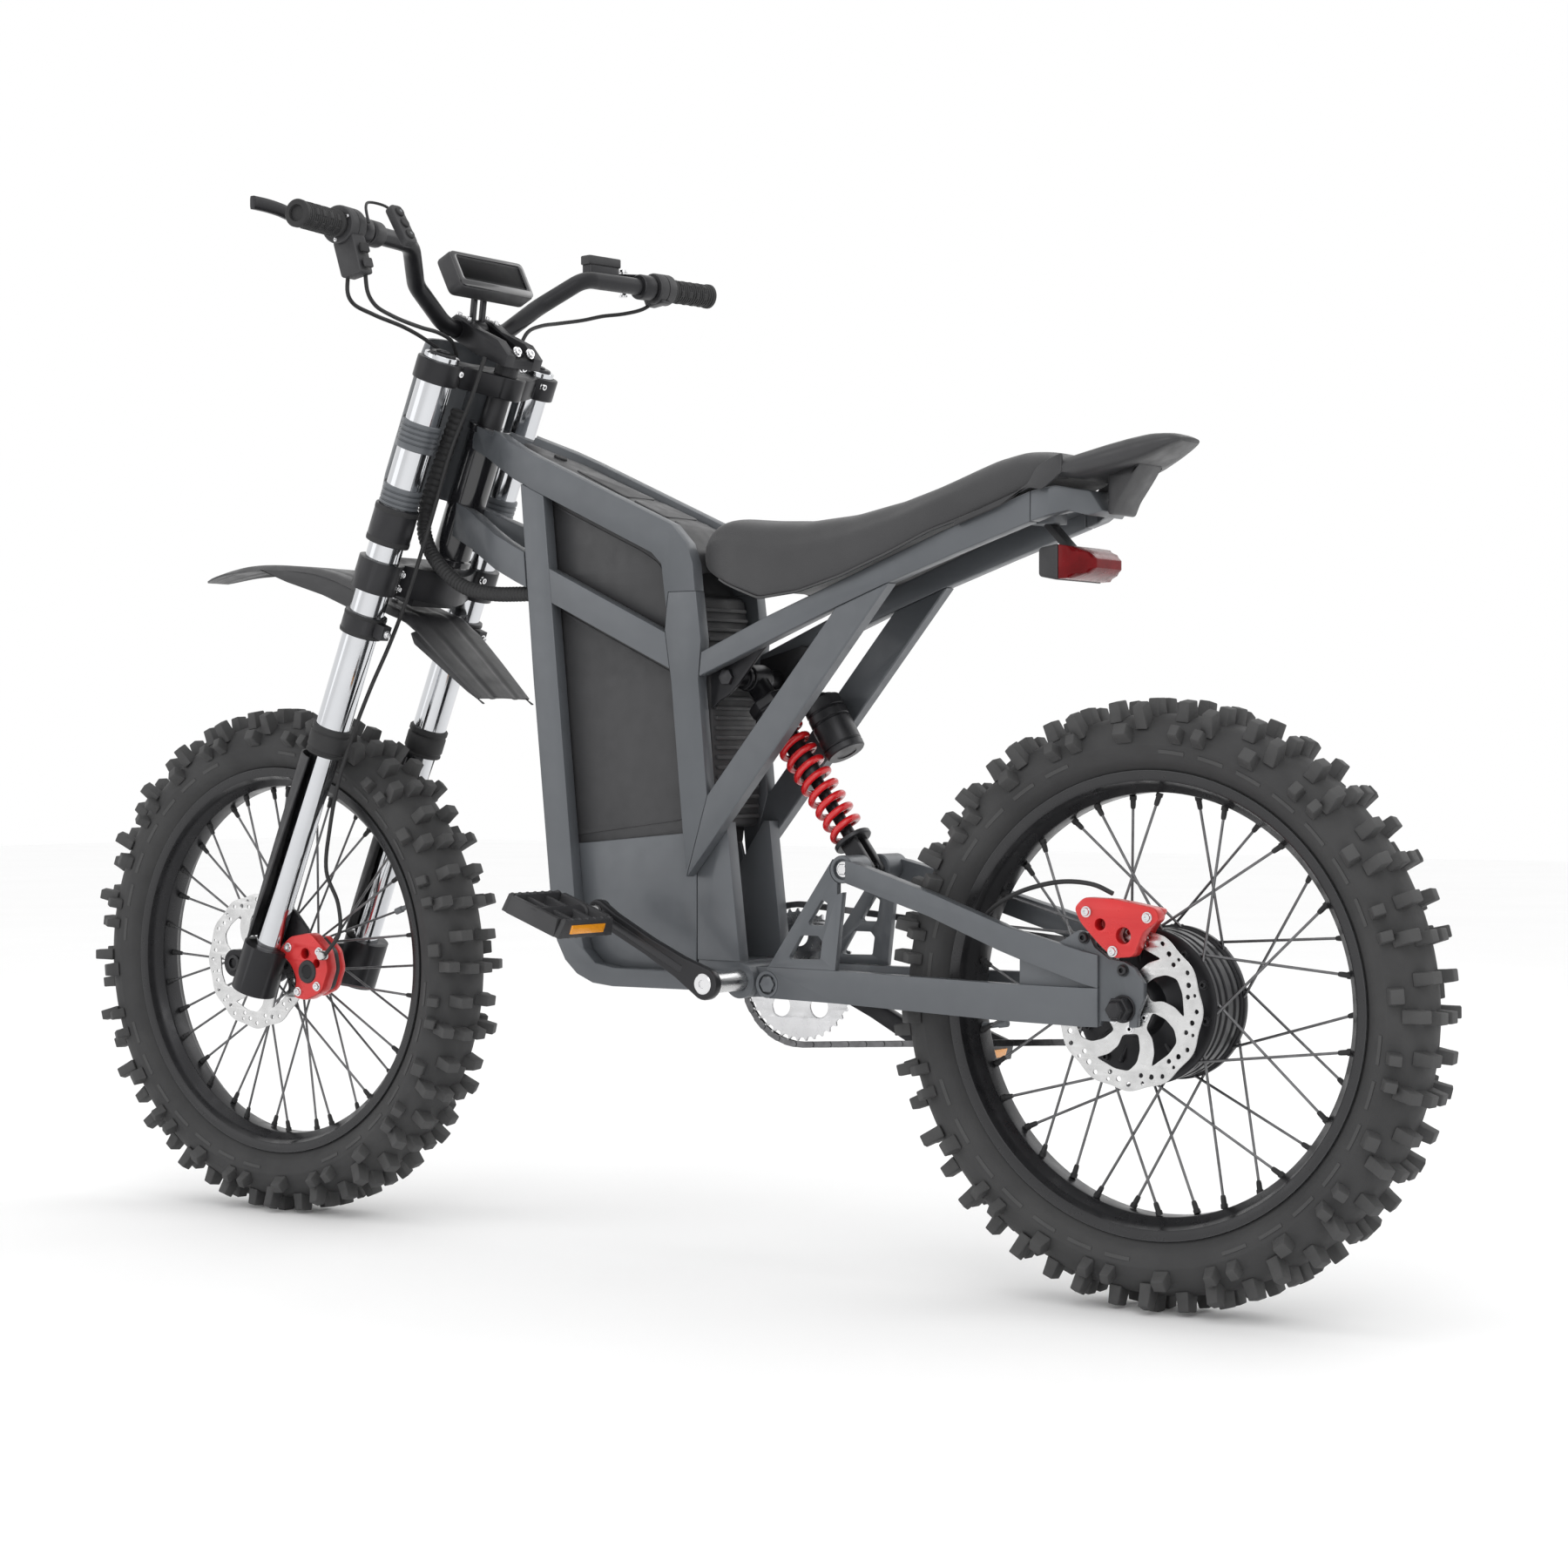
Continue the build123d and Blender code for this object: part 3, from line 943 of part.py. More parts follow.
with BuildPart() as shock_shaft:
    # damper rod, spring seat and the fork that straddles the lower bolt
    rod(on_shock(118), on_shock(240), 7.9)
    rod(on_shock(233), on_shock(239), 23.0)
    for y0 in (5.5, -13.5):
        prism([beside(238, 12), beside(SHOCK_L + 12, 11), beside(SHOCK_L + 12, -11), beside(238, -12)], y0, y0 + 8)
    rod_y(LINK[0], LINK[1], 8.5, -20, 20, mode=Mode.SUBTRACT)
save(shock_shaft, "shock_shaft")

with BuildPart() as shock_spring:
    # coil spring between the damper body and the lower seat
    COILS, WIRE = 9.5, 4.2
    s0, s1 = 66.6, 228.4
    with BuildLine() as coil:
        Helix(pitch=(s1 - s0) / COILS, height=s1 - s0, radius=18.0, center=on_shock(s0), direction=SD)
    with BuildSketch(Plane(origin=coil.wire() @ 0, z_dir=coil.wire() % 0)) as sk_w:
        Circle(WIRE)
    sweep(sk_w.sketch, path=coil.wire(), is_frenet=True)
save(shock_spring, "shock_spring")
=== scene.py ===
import bpy
import bmesh
import math
import random
import numpy as np
from mathutils import Vector, Matrix


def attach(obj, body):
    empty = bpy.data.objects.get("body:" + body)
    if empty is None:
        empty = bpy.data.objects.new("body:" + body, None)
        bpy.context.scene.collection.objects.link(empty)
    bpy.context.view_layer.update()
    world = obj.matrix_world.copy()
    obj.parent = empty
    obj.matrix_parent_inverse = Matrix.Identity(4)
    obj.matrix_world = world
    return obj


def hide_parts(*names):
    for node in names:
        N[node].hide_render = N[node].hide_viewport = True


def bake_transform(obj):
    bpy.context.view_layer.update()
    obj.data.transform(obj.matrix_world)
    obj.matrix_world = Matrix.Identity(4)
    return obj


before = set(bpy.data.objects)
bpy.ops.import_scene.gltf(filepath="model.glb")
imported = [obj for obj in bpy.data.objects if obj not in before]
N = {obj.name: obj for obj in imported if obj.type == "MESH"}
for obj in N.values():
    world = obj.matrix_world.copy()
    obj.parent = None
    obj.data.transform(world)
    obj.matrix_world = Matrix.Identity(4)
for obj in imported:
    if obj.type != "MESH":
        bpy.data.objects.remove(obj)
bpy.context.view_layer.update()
K = 0.001
random.seed(7)

# ------------------------------------------------------------ camera, light
cam_data = bpy.data.cameras.new("camera")
cam = bpy.data.objects.new("camera", cam_data)
bpy.context.scene.collection.objects.link(cam)
cam.location = (-2.2359, 2.9587, 0.5959)
cam.rotation_euler = Vector((0.5767, -0.8170, -0.0087)).to_track_quat("-Z", "Y").to_euler()
cam_data.lens = 71.02
cam_data.sensor_width = 36.0
cam_data.clip_end = 60
bpy.context.scene.camera = cam

world = bpy.data.worlds.new("studio")
bpy.context.scene.world = world
world.use_nodes = True
world.node_tree.nodes["Background"].inputs[0].default_value = (1, 1, 1, 1)
world.node_tree.nodes["Background"].inputs[1].default_value = 1.0
bpy.context.scene.view_settings.view_transform = "Standard"


def area(name, loc, target, size, power):
    d = bpy.data.lights.new(name, "AREA")
    d.shape = "RECTANGLE"
    d.size, d.size_y = size
    d.energy = power
    o = bpy.data.objects.new(name, d)
    bpy.context.scene.collection.objects.link(o)
    o.location = loc
    o.rotation_euler = (Vector(target) - Vector(loc)).to_track_quat("-Z", "Y").to_euler()
    return o


area("key", (-2.6, 3.4, 3.2), (0, 0, 0.5), (2.6, 2.0), 34)
area("fill", (2.8, 3.2, 1.9), (0, 0, 0.5), (2.4, 2.4), 10)
area("rim_light", (-1.0, -3.4, 2.8), (0, 0, 0.6), (3.2, 1.6), 16)
area("top", (0, 0.4, 4.0), (0, 0, 0.5), (3.0, 2.0), 14)

floor_me = bpy.data.meshes.new("floor")
floor_me.from_pydata([(-14, -14, 0), (14, -14, 0), (14, 14, 0), (-14, 14, 0)], [], [(0, 1, 2, 3)])
floor_o = bpy.data.objects.new("floor", floor_me)
bpy.context.scene.collection.objects.link(floor_o)


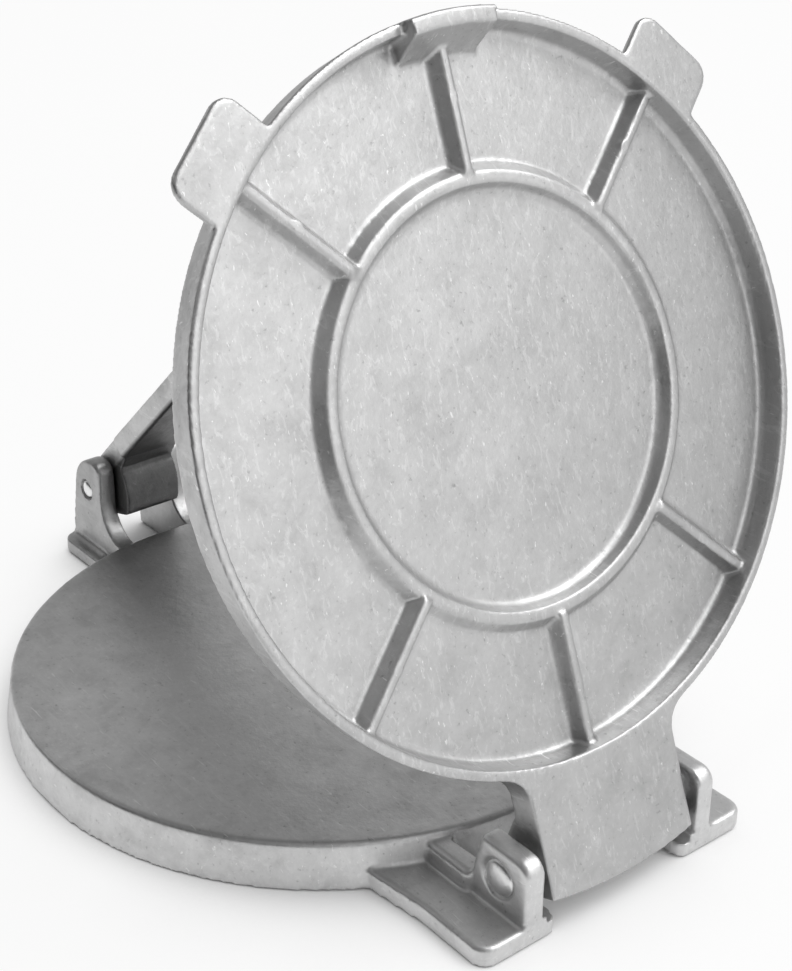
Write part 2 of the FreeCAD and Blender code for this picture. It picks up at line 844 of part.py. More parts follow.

§ YOUR INSTRUCTIONS
Of the entries above, repeat exactly the lines from the line with "s0, s1 = 66.6, 228.4" through the line with "obj.matrix_parent_inverse = Matrix.Identity(4)", both of them included.

§ TASK RESULT
    s0, s1 = 66.6, 228.4
    with BuildLine() as coil:
        Helix(pitch=(s1 - s0) / COILS, height=s1 - s0, radius=18.0, center=on_shock(s0), direction=SD)
    with BuildSketch(Plane(origin=coil.wire() @ 0, z_dir=coil.wire() % 0)) as sk_w:
        Circle(WIRE)
    sweep(sk_w.sketch, path=coil.wire(), is_frenet=True)
save(shock_spring, "shock_spring")
=== scene.py ===
import bpy
import bmesh
import math
import random
import numpy as np
from mathutils import Vector, Matrix


def attach(obj, body):
    empty = bpy.data.objects.get("body:" + body)
    if empty is None:
        empty = bpy.data.objects.new("body:" + body, None)
        bpy.context.scene.collection.objects.link(empty)
    bpy.context.view_layer.update()
    world = obj.matrix_world.copy()
    obj.parent = empty
    obj.matrix_parent_inverse = Matrix.Identity(4)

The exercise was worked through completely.